On that note let me finish this post so I can pay attention to the talk.

Wednesday, February 02, 2005

How to Judge a Weatherman?

Each day a weatherman gives a probability p of rain for the next day and each day it either rains or it doesn't. How do we judge the quality of these forecasts? A first attempt uses linear scores, p if it rains, 1-p if it doesn't. However when you analyze this system the weatherman should predict p=1 if his belief is greater than 1/2 and p=0 otherwise.

A better measure is the log loss. The weatherman gets penalized -log(p) if it rains and -log(1-p) if it doesn't. A weatherman now has the incentive to announce his belief. There are other scoring functions with this property but the log loss has some nice properties such as the best a weather could hope to achieve is exactly the entropy of the distribution. The log loss and other measures are often used to analyze prediction mechanisms such as information markets.

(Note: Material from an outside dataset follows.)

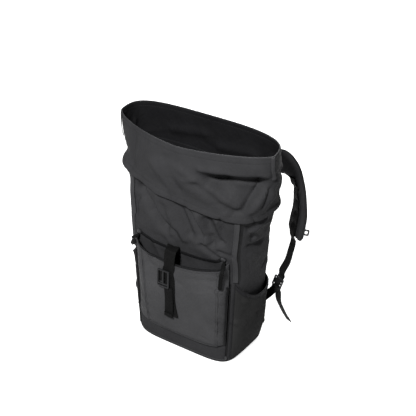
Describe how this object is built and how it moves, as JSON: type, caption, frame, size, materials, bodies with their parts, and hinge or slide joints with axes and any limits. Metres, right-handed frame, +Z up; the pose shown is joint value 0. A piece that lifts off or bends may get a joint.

Dean Foster and Rakesh Vohra have a different take looking at a notion called calibration. Here you take all the days that the weatherman predicted 70% chance of rain and check that 70% of those days it actually rained. A prediction algorithm calibrates a binary sequence if for finite set of allowed probabilities, each of the subsequences consisting of predictions of probability p have about a p fraction of ones. Foster and Vohra showed that some probabilistic calibration scheme will calibrate every sequence in the limit. In other words you can be a great weatherman in the calibration sense just by looking at the history of rain and forgoing that pesky meterological training.

Dean Foster and Sham Kakade gave a couple of interesting talks at the Bounded Rationality workshop giving a deterministic scheme that achieves a weak form of calibration and use it to learn Nash equilibirum in infinite repeated games.